The authors chose IC demyelination model as it closely mimics the corticospinal tract damage observed in MS and white matter stroke patients, leading to motor dysfunction. The researchers successfully confirmed the demyelination site through various methods, including neutral red (NR) labeling and immunofluorescence staining. To assess motor deficits, grip strength and wire hanging tests were employed, showing significantly decreased grip strength in demyelinated mice. These results established that the grip strength test is a reliable indicator of motor impairment due to IC damage.

The research team injected clemastine in mice with IC demyelination and demonstrated promising outcomes. Clemastine treatment improved motor function and ameliorated asymmetric motor paralysis. Additionally, it increased oligodendrocyte density and significantly enhanced remyelination, suggesting a positive relationship between clemastine and functional recovery in this mouse model.

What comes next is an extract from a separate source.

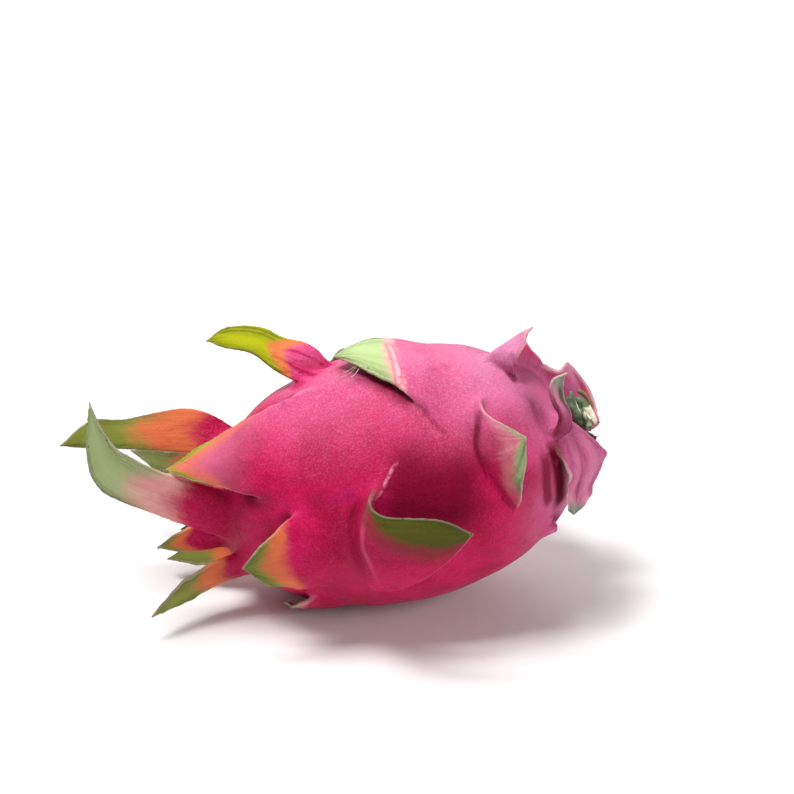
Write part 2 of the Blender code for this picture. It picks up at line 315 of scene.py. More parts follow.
def crown_leaf(
    root: float,
    turn: float,
    reach: float,
    half_width: float,
    lean: float,
    curl: float,
    drift: float,
) -> tuple:
    """Rails of a long leaf that grows from the crown end and bends outwards.

    Args:
        root: Where it leaves the body, along the axis.
        turn: Degrees about the axis.
        reach: Length.
        half_width: Half its width at the root.
        lean: First angle off the axis, in degrees.
        curl: Bend along its length, in degrees.
        drift: How far it turns about the axis, in degrees.

    Returns:
        The near, middle and far rails.
    """
    outline = ((0.0, 1.0), (0.25, 0.95), (0.5, 0.8), (0.75, 0.5), (1.0, 0.0))
    leaf_cup, sink = 1.5, 2.0

    def rail(side: int) -> tuple:
        """One rail of the leaf."""
        along, radius, angle = root, FRUIT.radius_at(root) - sink, math.radians(lean)
        points = []
        for step, narrow in outline:
            spread = math.degrees(half_width * narrow * side / max(radius, half_width))
            cup = abs(side) * step * narrow * leaf_cup
            points.append(at(along, radius + cup, turn + drift * step + spread))
            along -= reach / 4 * math.cos(angle)
            radius += reach / 4 * math.sin(angle)
            angle += math.radians(curl) / 4
        return tuple(points)

    return rail(-1), rail(0), rail(1)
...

IC demyelination induces asymmetric motor deficits in mice, leading to changes in forepaw preference. The authors used the cylinder test to assess forepaw use between PBS- and clemastine-treated mice. The percentage of right forepaw usage decreased significantly in clemastine-treated mice, while the percentage of left forepaw usage remained unaffected. Furthermore, axonal dystrophy is known to contribute to motor deficits after demyelination. Through immunofluorescence staining, the researchers detected axonal swellings in both PBS- and clemastine-treated mice. However, SMI32/NF-double positive signals, indicative of axonal injury, showed a trend of decrease in clemastine-treated mice. This suggests that clemastine may reduce axonal injury and contribute to functional recovery.

When the authors conducted electron microscopy (EM) analysis, results showed the effect of clemastine on remyelination. Clemastine treatment from 3 to 12 days post lesion (dpl) positively influenced the remyelination process, promoting the differentiation of oligodendrocytes that produce myelin in the demyelinated areas.

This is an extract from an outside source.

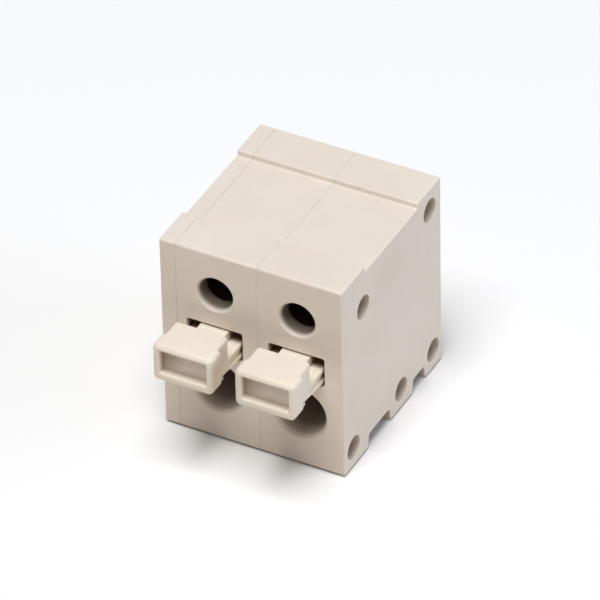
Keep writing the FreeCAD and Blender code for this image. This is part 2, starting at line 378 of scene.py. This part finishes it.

According to the authors, the new IC demyelination mouse model, combined with NR labeling for EM analysis, represents a valuable tool for MS research. It offers the ability to not only study histological changes but also evaluate motor functional recovery after drug treatment. The study’s findings support previous reports that clemastine has potential therapeutic value for MS and other demyelinating diseases. Moreover, the model provides a means to assess the effects of different drug treatments on remyelination-mediated motor function.

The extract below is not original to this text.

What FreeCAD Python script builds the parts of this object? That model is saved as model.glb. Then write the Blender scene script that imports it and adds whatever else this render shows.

In conclusion, the research team reported a novel mouse model of IC demyelination, which will expedite pre-clinical studies on remyelination and motor function. The research reveals the significant potential of clemastine in promoting remyelination and enhancing motor function recovery. Moreover, the IC demyelination mouse model, combined with NR labeling for EM analysis, opens new avenues for MS research and drug development. The ultimate goal is to translate these findings into tangible benefits for patients, improving their quality of life and providing hope for those affected by MS and related conditions.